Fue Heráclito uno de los primeros filósofos en afirmar una orgullosa subjetividad, en afirmar el yo. «En su poderoso espíritu se oculta un fondo de poeta», dice Wilhelm Capelle, que añade: «Precisamente es Heráclito quien ha descubierto al hombre». Por su parte, Olof Gigon, que llama «sermoneador» al filósofo de Éfeso, dice que «su pensamiento central es ético» y que «nadie [como Heráclito] ha manifestado más despiadadamente su desprecio por los hombres».

Pero es Werner Jaeger, inclinado a simpatizar con Heráclito, quien tal vez ha entendido mejor al filósofo de Éfeso: «El corazón humano constituye el núcleo fundamental y apasionado de su filosofía», escribe. Y sigue: «Heráclito funda en la norma del mundo la norma de vida del hombre filosófico y construye así la primera antropología filosófica».

El acaecer cósmico pasa en Heráclito a través de su alma, según Jaeger, y su melancólica fe en el hombre se expresa en fragmentos como éste: «En la mano de todo hombre está conocerse a sí mismo y ser sensato». O en el que a mí me parece el más hermoso de todos sus aforismos: «Por mucho que andes, y aunque paso a paso recorras todos los caminos, no hallarás los límites del alma».

Aquellos vigorosos pensamientos del hombre de Éfeso dejaron de resonar hace cerca de dos mil quinientos años en el ágora y los templos de su ciudad. Tal vez, pocos de sus conciudadanos hicieron caso a este poeta-filósofo que intentó una explicación racional del mundo y del Ser y que trató de dotar de un equilibrio al alma humana en su relación con el cosmos. Fue un nuevo loco, quizá el más apasionado de todos, en el empeño de lograr un conocimiento armónico del universo y del hombre. Escribió en otro aforismo: «El tiempo es un niño que juega con los dados». Unos dos mil quinientos años después, Albert Einstein escribía en una carta a Max Born: «Usted cree en un Dios que juega a los dados y yo en la ley y en el orden absolutos». En la década de los setenta, Joseph Ford, un célebre científico del Instituto de Geología de Georgia (EE.UU.), replicaba al padre de la teoría de la relatividad: «Dios juega a los dados con el universo, pero con dados cargados. Y el principal objetivo de la física actual es averiguar según qué reglas fueron cargados y cómo podremos utilizarlos para nuestros fines». De modo que el cubilete de Heráclito lleva dos milenios y medio sin cesar de agitarse sobre el tablero de la ciencia.

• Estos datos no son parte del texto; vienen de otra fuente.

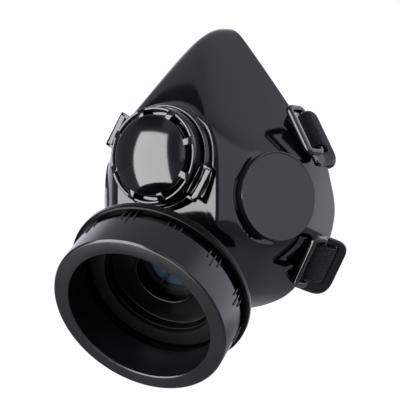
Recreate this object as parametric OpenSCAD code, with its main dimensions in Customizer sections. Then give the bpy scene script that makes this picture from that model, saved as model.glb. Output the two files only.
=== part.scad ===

A pesar de que hubiera apaleado a Homero, Heráclito siguió esa línea honda iniciada por el autor de la
Ilíada
: la búsqueda de una forma de belleza basada en el equilibrio del alma humana con un cosmos que niegue el caos. Ya digo que, quizá, sus conciudadanos, a los que despreciaba, no alcanzaron a comprenderle. Y puede que fuese ésa la razón por la que, en una de sus últimas sentencias, escribiera estas palabras terribles: «Las almas huelen a infierno».

Le indiqué a Mustafá que parase en un cafetín del camino y descendimos a beber un refresco bajo la sombra de unos eucaliptos. Pedí cerveza y él un té frío. Mientras yo tomaba algunas notas en mi cuaderno, el taxista se alejó a dar un paseo, casi flotando en espesos nubarrones de humo. Regresó al poco, sonriente, y me indicó que le siguiera.

En la parte trasera del establecimiento, al fondo de una pequeña barrancada, discurría un arroyuelo de aguas sucias, oscuras, repleto de desechos, y maloliente.


River, river, guten river!
—clamaba Mustafá entre risotadas.

Sin duda me merecía una broma así. Y pensé que en aquel riachuelo no sólo era imposible bañarse dos veces, sino que más valía no hacerlo ni siquiera la primera.

Capítulo IX
Palabra de Safo

Izmir, la antigua Esmirna de los griegos de Asia Menor, es una ciudad encallada entre colinas, como un buque decrépito que se agarrase a la tierra en un último esfuerzo por sobrevivir. Mira con furor, desde la hondura de su bahía, hacia el Egeo. Porque ésa es la sensación que transmite esta urbe turca, la tercera del país en número de habitantes: un aliento invisible de ciudad dura, áspera, palpitando en un inextinguible rencor histórico. Y no es para menos, ya que es uno de los asentamientos humanos del Mediterráneo donde más sangre ha corrido a lo largo de los siglos.